--- Start Records for this exercise ---
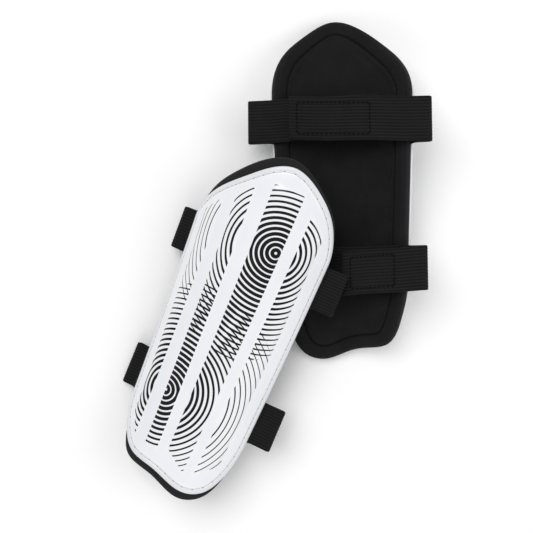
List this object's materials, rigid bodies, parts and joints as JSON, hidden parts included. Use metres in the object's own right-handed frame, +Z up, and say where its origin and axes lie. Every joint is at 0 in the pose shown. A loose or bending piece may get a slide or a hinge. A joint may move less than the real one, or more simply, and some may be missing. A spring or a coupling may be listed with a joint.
{
  "type": "pair of shin guards",
  "caption": "Pair of hard-shell shin guards, white ribbed shells over black foam pads, with elastic hook-and-loop straps that close across the hollow",
  "frame": {"origin": "centre of the bounding box's bottom, on the surface that the pair lies on", "axes": "+Z up from that surface, +Y along the pair's longest extent towards guard B's top end, +X to the right"},
  "size_m": [0.2114, 0.3296, 0.0693],
  "materials": {
    "shell_white": "smooth semi-gloss moulded plastic with printed ring pattern on the ribs",
    "foam_black": "closed-cell foam with a fine knit face",
    "lining_black": "fine matt knit",
    "thread_grey": "clear-grey sewing thread",
    "webbing_black": "ribbed elastic webbing",
    "loop_tape": "brushed loop pile",
    "hook_tape": "moulded hooks on a woven backing",
    "thread_black": "black sewing thread"
  },
  "bodies": {
    "guard_b": {"guard_b_shell": "shell_white", "guard_b_foam_pad": "foam_black", "guard_b_lining": "lining_black", "guard_b_rim_stitching": "thread_grey", "guard_b_upper_loop_strap": "webbing_black", "guard_b_upper_loop_patch": "loop_tape", "guard_b_upper_hook_strap_root": "webbing_black", "guard_b_lower_loop_strap": "webbing_black", "guard_b_lower_loop_patch": "loop_tape", "guard_b_lower_hook_strap_root": "webbing_black"},
    "guard_a": {"guard_a_shell": "shell_white", "guard_a_foam_pad": "foam_black", "guard_a_lining": "lining_black", "guard_a_rim_stitching": "thread_grey", "guard_a_upper_loop_strap": "webbing_black", "guard_a_upper_loop_patch": "loop_tape", "guard_a_upper_hook_strap_root": "webbing_black", "guard_a_upper_hook_strap_tab": "webbing_black", "guard_a_upper_hook_patch": "hook_tape", "guard_a_upper_hook_patch_stitching": "thread_black", "guard_a_lower_loop_strap": "webbing_black", "guard_a_lower_loop_patch": "loop_tape", "guard_a_lower_hook_strap_root": "webbing_black"},
    "guard_a_lower_tab": {"guard_a_lower_hook_strap_tab": "webbing_black", "guard_a_lower_hook_patch": "hook_tape", "guard_a_lower_hook_patch_stitching": "thread_black"},
    "guard_b_upper_tab": {"guard_b_upper_hook_strap_tab": "webbing_black", "guard_b_upper_hook_patch": "hook_tape", "guard_b_upper_hook_patch_stitching": "thread_black"},
    "guard_b_lower_tab": {"guard_b_lower_hook_strap_tab": "webbing_black", "guard_b_lower_hook_patch": "hook_tape", "guard_b_lower_hook_patch_stitching": "thread_black"}
  },
  "joints": [
    {"name": "lift_guard_a", "type": "slide", "parent": "guard_b", "child": "guard_a", "axis": [0, 0, 1], "range_m": [0, 0.15]},
    {"name": "peel_guard_a_lower_tab", "type": "hinge", "parent": "guard_a", "child": "guard_a_lower_tab", "pos_m": [-0.09695, -0.07629, 0.00445], "axis": [0.3829, 0.9207, 0.0751], "range_deg": [0, 160], "deforming": ["guard_a_lower_hook_strap_root"]},
    {"name": "peel_guard_b_upper_tab", "type": "hinge", "parent": "guard_b", "child": "guard_b_upper_tab", "pos_m": [0.10224, 0.09322, 0.0487], "axis": [-0.0081, 0.999, -0.044], "range_deg": [0, 160], "deforming": ["guard_b_upper_hook_strap_root"]},
    {"name": "peel_guard_b_lower_tab", "type": "hinge", "parent": "guard_b", "child": "guard_b_lower_tab", "pos_m": [0.10041, -0.0086, 0.04351], "axis": [-0.0286, 0.9982, 0.0528], "range_deg": [0, 160], "deforming": ["guard_b_lower_hook_strap_root"]}
  ]
}
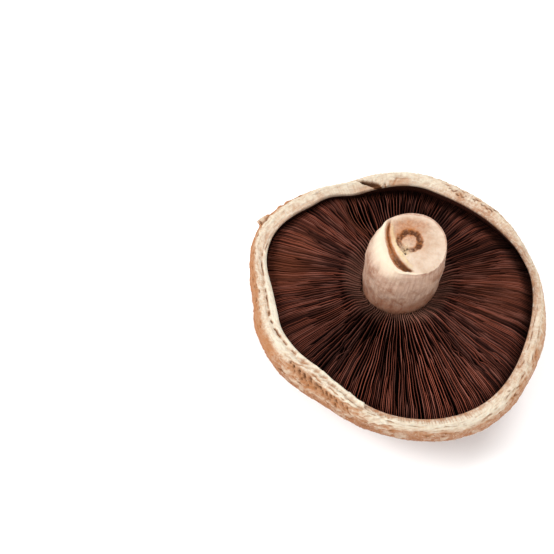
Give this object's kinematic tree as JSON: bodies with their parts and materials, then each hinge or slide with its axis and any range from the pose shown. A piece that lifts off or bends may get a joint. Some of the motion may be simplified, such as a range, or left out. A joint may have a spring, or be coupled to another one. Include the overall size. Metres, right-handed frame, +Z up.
{
  "type": "portobello mushroom",
  "caption": "Picked portobello mushroom lying cap down: a broad wavy cap with a curled-in margin, a disc of thin radial gills and a stout cut stem.",
  "frame": {"origin": "centre of the small flat spot on the outside of the cap that the mushroom lies on", "axes": "+Z up out of the gills, roughly along the stem; -Z is the outward normal of the flat spot; -Y is the side that faces the viewer in the picture, with +X to the right"},
  "size_m": [0.1127, 0.1153, 0.055],
  "materials": {
    "flesh": "matte",
    "gills": "matte"
  },
  "bodies": {
    "root": {"cap_and_stem": "flesh", "gills": "gills"}
  },
  "joints": []
}
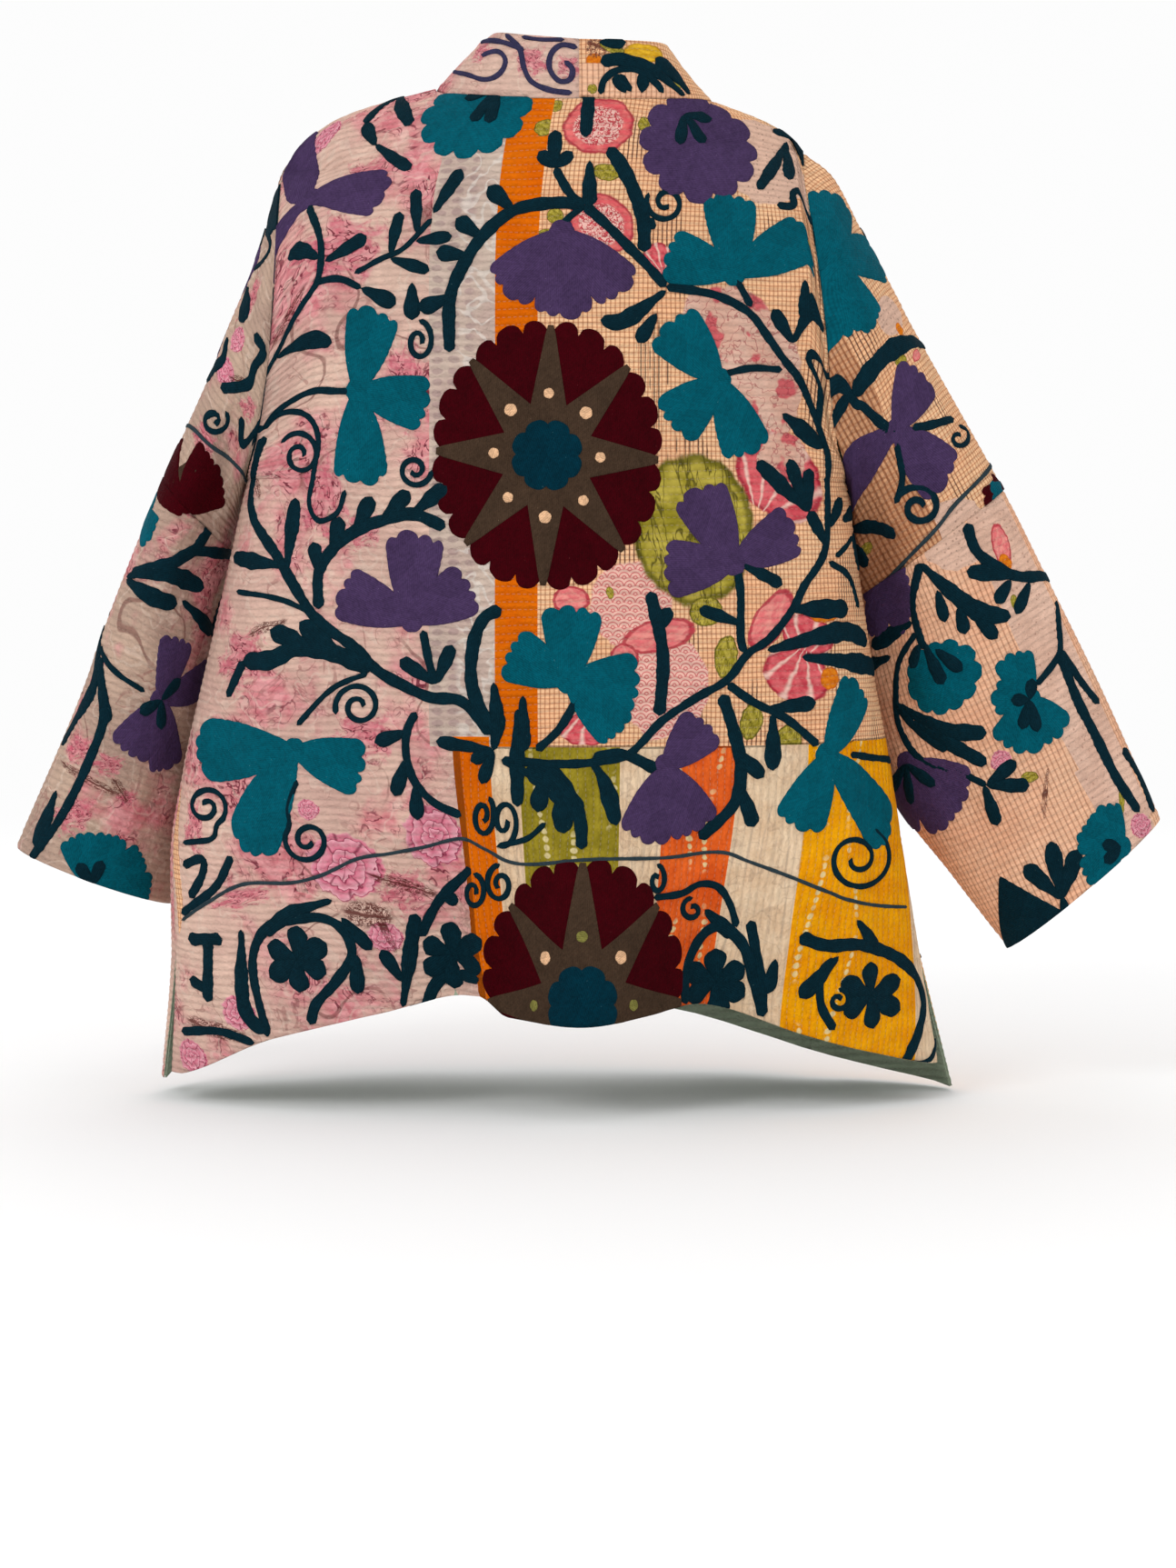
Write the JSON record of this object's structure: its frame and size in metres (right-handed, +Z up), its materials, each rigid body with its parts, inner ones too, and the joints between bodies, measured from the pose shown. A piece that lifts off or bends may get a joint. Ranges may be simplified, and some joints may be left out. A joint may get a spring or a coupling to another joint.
{
  "type": "quilted kantha jacket",
  "caption": "Open-fronted quilted patchwork jacket in its hollow worn shape, with wide sleeves, a standing neck band that runs down both fronts, side slits and a waving hem.",
  "frame": {"origin": "On the shoulder line between the two shoulder seams, level with the back of the neckline, where a wearer's shoulders hold the jacket.", "axes": "+Z up, +X towards the wearer's right, +Y out of the front. The back faces -Y."},
  "size_m": [0.896, 0.2954, 0.8162],
  "materials": {
    "quilted_body": "matt printed cotton patchwork in quilted layers, with chain-stitch embroidery",
    "quilted_sleeve": "matt printed cotton patchwork in quilted layers, with chain-stitch embroidery",
    "quilted_band": "matt printed cotton patchwork in quilted layers, with embroidered scrolls",
    "lining": "plain matt sage green cotton"
  },
  "bodies": {
    "root": {"back": "quilted_body", "front_left": "quilted_body", "front_right": "quilted_body", "sleeve_upper_left": "quilted_sleeve", "sleeve_upper_right": "quilted_sleeve", "sleeve_lower_left": "quilted_sleeve", "sleeve_lower_right": "quilted_sleeve", "band_left": "quilted_band", "band_right": "quilted_band", "lining_front_left": "lining", "lining_front_right": "lining"}
  },
  "joints": []
}
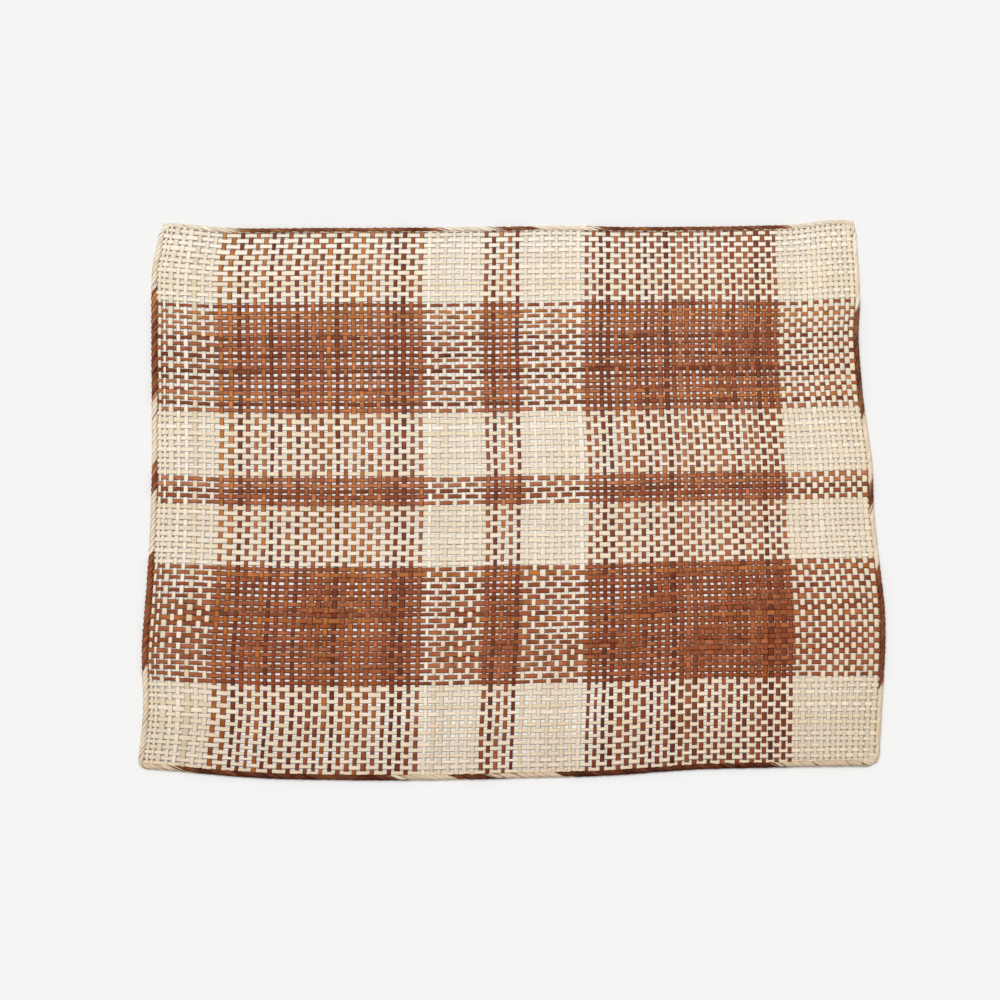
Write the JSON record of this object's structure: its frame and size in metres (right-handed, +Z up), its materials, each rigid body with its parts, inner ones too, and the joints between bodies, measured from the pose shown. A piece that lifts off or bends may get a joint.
--- End Records for this exercise ---
| Stated task |
Reproduce the material above exactly; please quote every line of it.

| Final result |
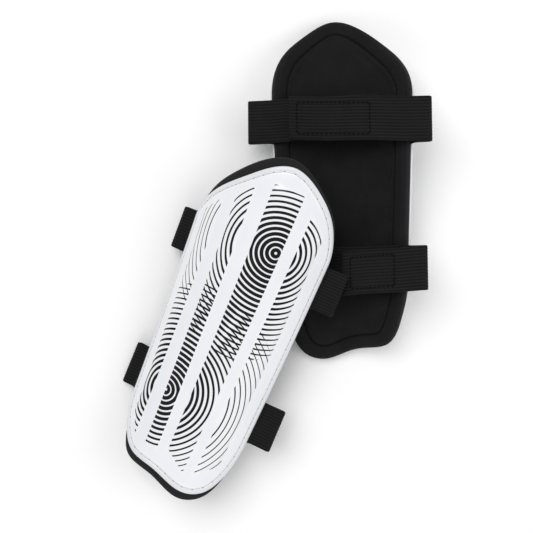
List this object's materials, rigid bodies, parts and joints as JSON, hidden parts included. Use metres in the object's own right-handed frame, +Z up, and say where its origin and axes lie. Every joint is at 0 in the pose shown. A loose or bending piece may get a slide or a hinge. A joint may move less than the real one, or more simply, and some may be missing. A spring or a coupling may be listed with a joint.
{
  "type": "pair of shin guards",
  "caption": "Pair of hard-shell shin guards, white ribbed shells over black foam pads, with elastic hook-and-loop straps that close across the hollow",
  "frame": {"origin": "centre of the bounding box's bottom, on the surface that the pair lies on", "axes": "+Z up from that surface, +Y along the pair's longest extent towards guard B's top end, +X to the right"},
  "size_m": [0.2114, 0.3296, 0.0693],
  "materials": {
    "shell_white": "smooth semi-gloss moulded plastic with printed ring pattern on the ribs",
    "foam_black": "closed-cell foam with a fine knit face",
    "lining_black": "fine matt knit",
    "thread_grey": "clear-grey sewing thread",
    "webbing_black": "ribbed elastic webbing",
    "loop_tape": "brushed loop pile",
    "hook_tape": "moulded hooks on a woven backing",
    "thread_black": "black sewing thread"
  },
  "bodies": {
    "guard_b": {"guard_b_shell": "shell_white", "guard_b_foam_pad": "foam_black", "guard_b_lining": "lining_black", "guard_b_rim_stitching": "thread_grey", "guard_b_upper_loop_strap": "webbing_black", "guard_b_upper_loop_patch": "loop_tape", "guard_b_upper_hook_strap_root": "webbing_black", "guard_b_lower_loop_strap": "webbing_black", "guard_b_lower_loop_patch": "loop_tape", "guard_b_lower_hook_strap_root": "webbing_black"},
    "guard_a": {"guard_a_shell": "shell_white", "guard_a_foam_pad": "foam_black", "guard_a_lining": "lining_black", "guard_a_rim_stitching": "thread_grey", "guard_a_upper_loop_strap": "webbing_black", "guard_a_upper_loop_patch": "loop_tape", "guard_a_upper_hook_strap_root": "webbing_black", "guard_a_upper_hook_strap_tab": "webbing_black", "guard_a_upper_hook_patch": "hook_tape", "guard_a_upper_hook_patch_stitching": "thread_black", "guard_a_lower_loop_strap": "webbing_black", "guard_a_lower_loop_patch": "loop_tape", "guard_a_lower_hook_strap_root": "webbing_black"},
    "guard_a_lower_tab": {"guard_a_lower_hook_strap_tab": "webbing_black", "guard_a_lower_hook_patch": "hook_tape", "guard_a_lower_hook_patch_stitching": "thread_black"},
    "guard_b_upper_tab": {"guard_b_upper_hook_strap_tab": "webbing_black", "guard_b_upper_hook_patch": "hook_tape", "guard_b_upper_hook_patch_stitching": "thread_black"},
    "guard_b_lower_tab": {"guard_b_lower_hook_strap_tab": "webbing_black", "guard_b_lower_hook_patch": "hook_tape", "guard_b_lower_hook_patch_stitching": "thread_black"}
  },
  "joints": [
    {"name": "lift_guard_a", "type": "slide", "parent": "guard_b", "child": "guard_a", "axis": [0, 0, 1], "range_m": [0, 0.15]},
    {"name": "peel_guard_a_lower_tab", "type": "hinge", "parent": "guard_a", "child": "guard_a_lower_tab", "pos_m": [-0.09695, -0.07629, 0.00445], "axis": [0.3829, 0.9207, 0.0751], "range_deg": [0, 160], "deforming": ["guard_a_lower_hook_strap_root"]},
    {"name": "peel_guard_b_upper_tab", "type": "hinge", "parent": "guard_b", "child": "guard_b_upper_tab", "pos_m": [0.10224, 0.09322, 0.0487], "axis": [-0.0081, 0.999, -0.044], "range_deg": [0, 160], "deforming": ["guard_b_upper_hook_strap_root"]},
    {"name": "peel_guard_b_lower_tab", "type": "hinge", "parent": "guard_b", "child": "guard_b_lower_tab", "pos_m": [0.10041, -0.0086, 0.04351], "axis": [-0.0286, 0.9982, 0.0528], "range_deg": [0, 160], "deforming": ["guard_b_lower_hook_strap_root"]}
  ]
}
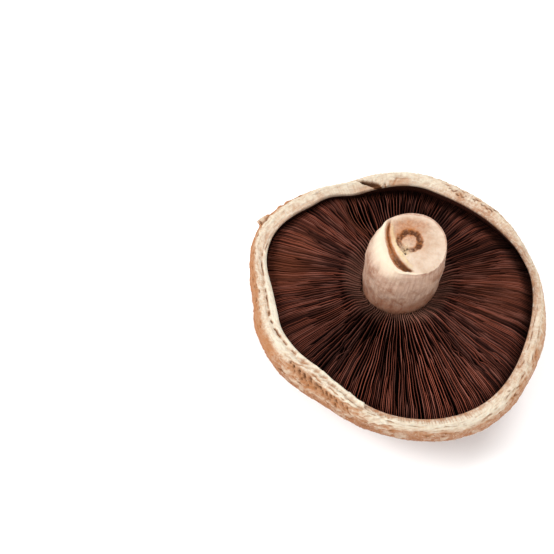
Give this object's kinematic tree as JSON: bodies with their parts and materials, then each hinge or slide with its axis and any range from the pose shown. A piece that lifts off or bends may get a joint. Some of the motion may be simplified, such as a range, or left out. A joint may have a spring, or be coupled to another one. Include the overall size. Metres, right-handed frame, +Z up.
{
  "type": "portobello mushroom",
  "caption": "Picked portobello mushroom lying cap down: a broad wavy cap with a curled-in margin, a disc of thin radial gills and a stout cut stem.",
  "frame": {"origin": "centre of the small flat spot on the outside of the cap that the mushroom lies on", "axes": "+Z up out of the gills, roughly along the stem; -Z is the outward normal of the flat spot; -Y is the side that faces the viewer in the picture, with +X to the right"},
  "size_m": [0.1127, 0.1153, 0.055],
  "materials": {
    "flesh": "matte",
    "gills": "matte"
  },
  "bodies": {
    "root": {"cap_and_stem": "flesh", "gills": "gills"}
  },
  "joints": []
}
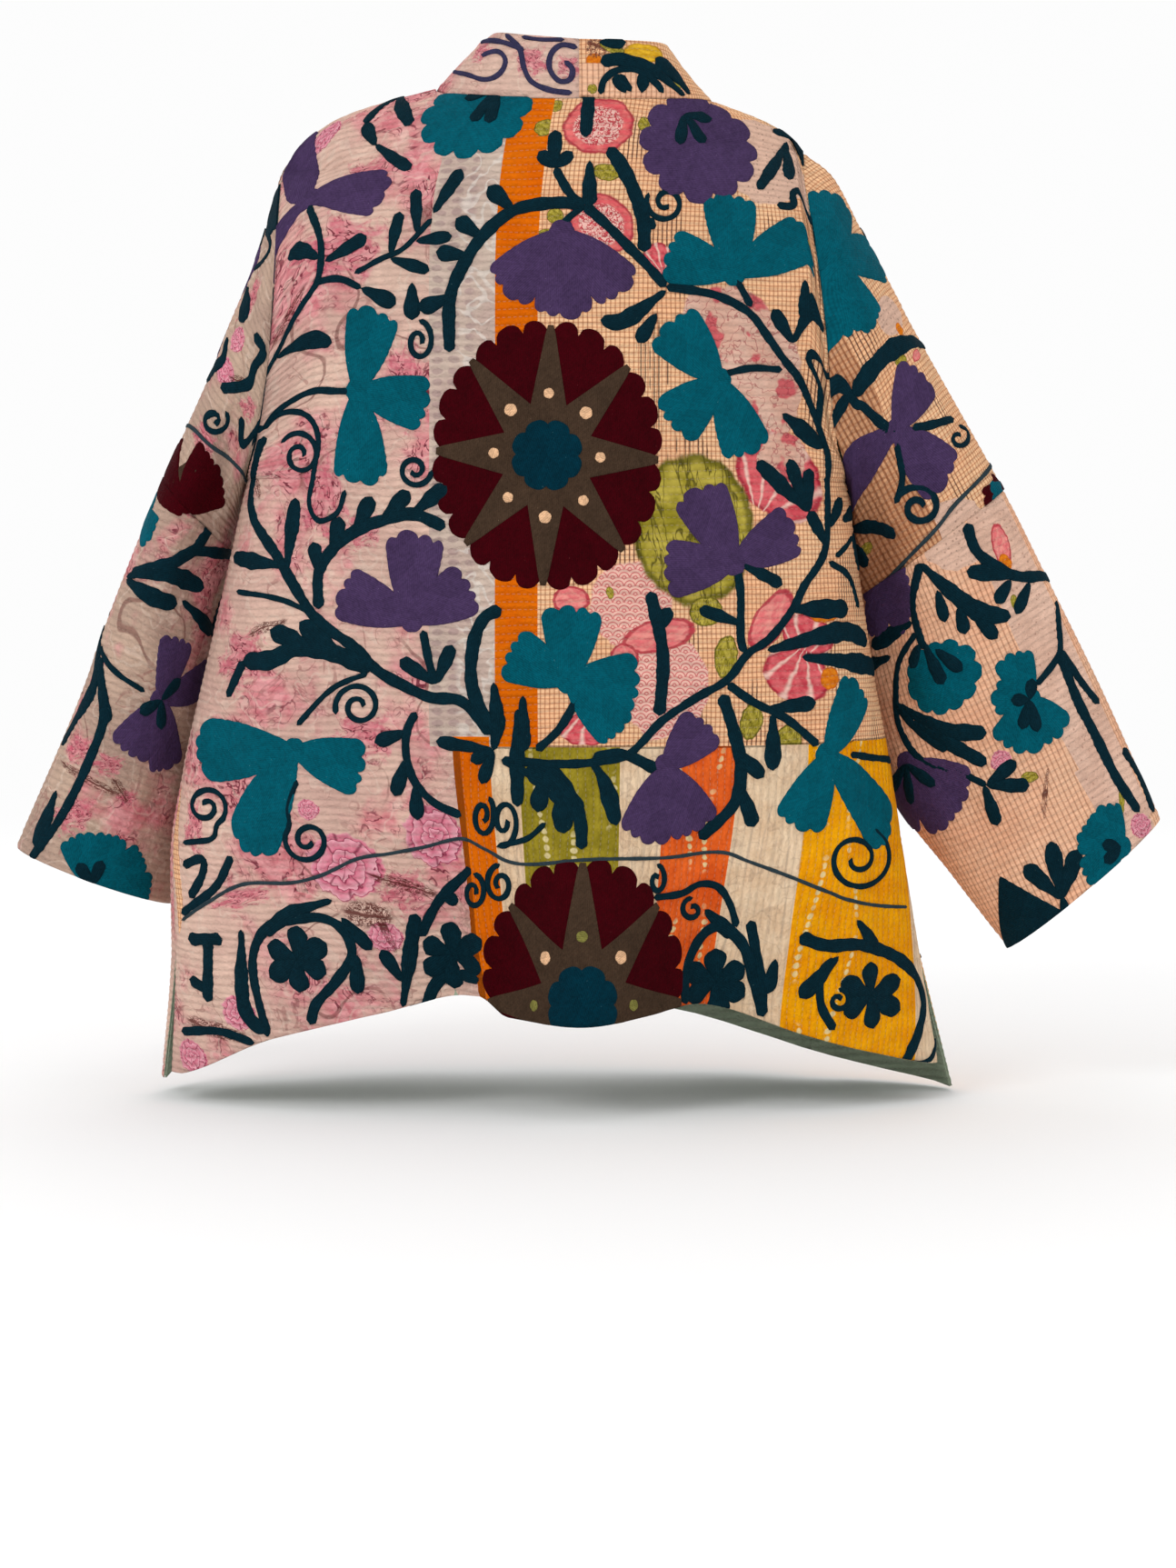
Write the JSON record of this object's structure: its frame and size in metres (right-handed, +Z up), its materials, each rigid body with its parts, inner ones too, and the joints between bodies, measured from the pose shown. A piece that lifts off or bends may get a joint. Ranges may be simplified, and some joints may be left out. A joint may get a spring or a coupling to another joint.
{
  "type": "quilted kantha jacket",
  "caption": "Open-fronted quilted patchwork jacket in its hollow worn shape, with wide sleeves, a standing neck band that runs down both fronts, side slits and a waving hem.",
  "frame": {"origin": "On the shoulder line between the two shoulder seams, level with the back of the neckline, where a wearer's shoulders hold the jacket.", "axes": "+Z up, +X towards the wearer's right, +Y out of the front. The back faces -Y."},
  "size_m": [0.896, 0.2954, 0.8162],
  "materials": {
    "quilted_body": "matt printed cotton patchwork in quilted layers, with chain-stitch embroidery",
    "quilted_sleeve": "matt printed cotton patchwork in quilted layers, with chain-stitch embroidery",
    "quilted_band": "matt printed cotton patchwork in quilted layers, with embroidered scrolls",
    "lining": "plain matt sage green cotton"
  },
  "bodies": {
    "root": {"back": "quilted_body", "front_left": "quilted_body", "front_right": "quilted_body", "sleeve_upper_left": "quilted_sleeve", "sleeve_upper_right": "quilted_sleeve", "sleeve_lower_left": "quilted_sleeve", "sleeve_lower_right": "quilted_sleeve", "band_left": "quilted_band", "band_right": "quilted_band", "lining_front_left": "lining", "lining_front_right": "lining"}
  },
  "joints": []
}
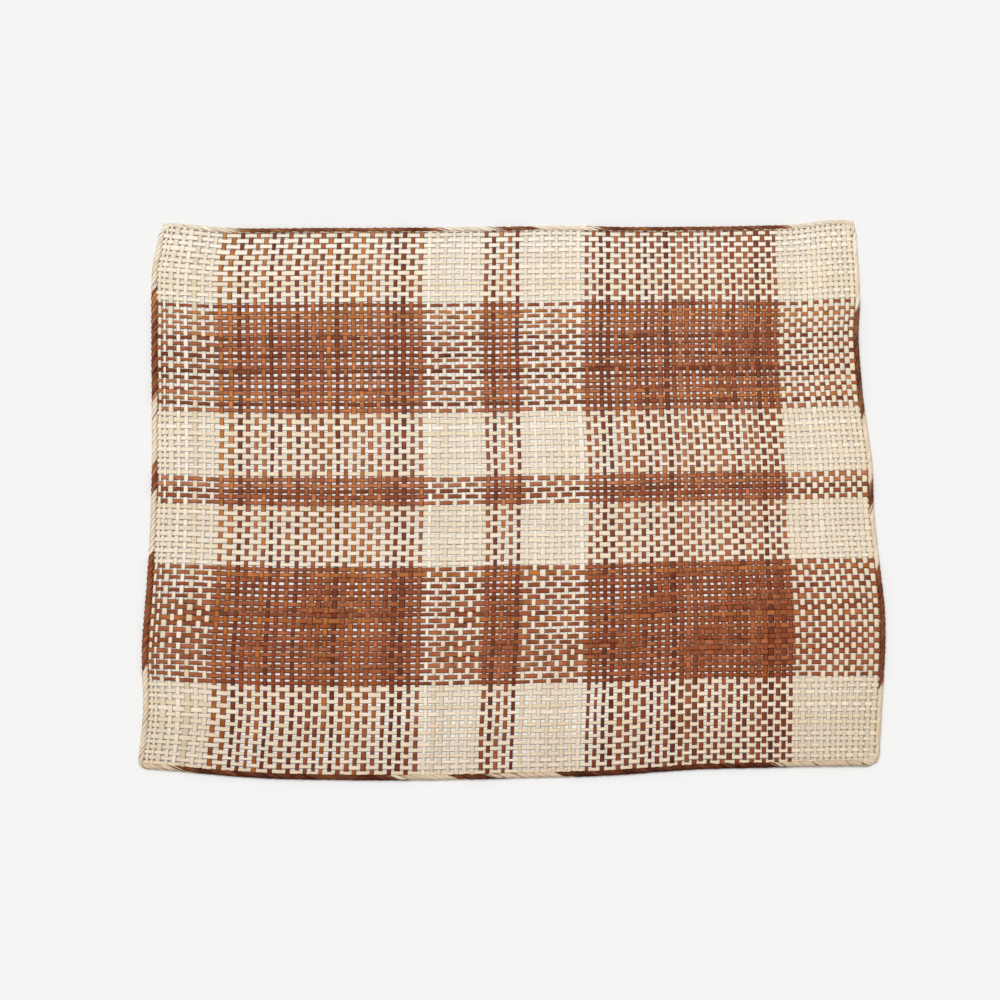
Write the JSON record of this object's structure: its frame and size in metres (right-handed, +Z up), its materials, each rigid body with its parts, inner ones too, and the joints between bodies, measured from the pose shown. A piece that lifts off or bends may get a joint.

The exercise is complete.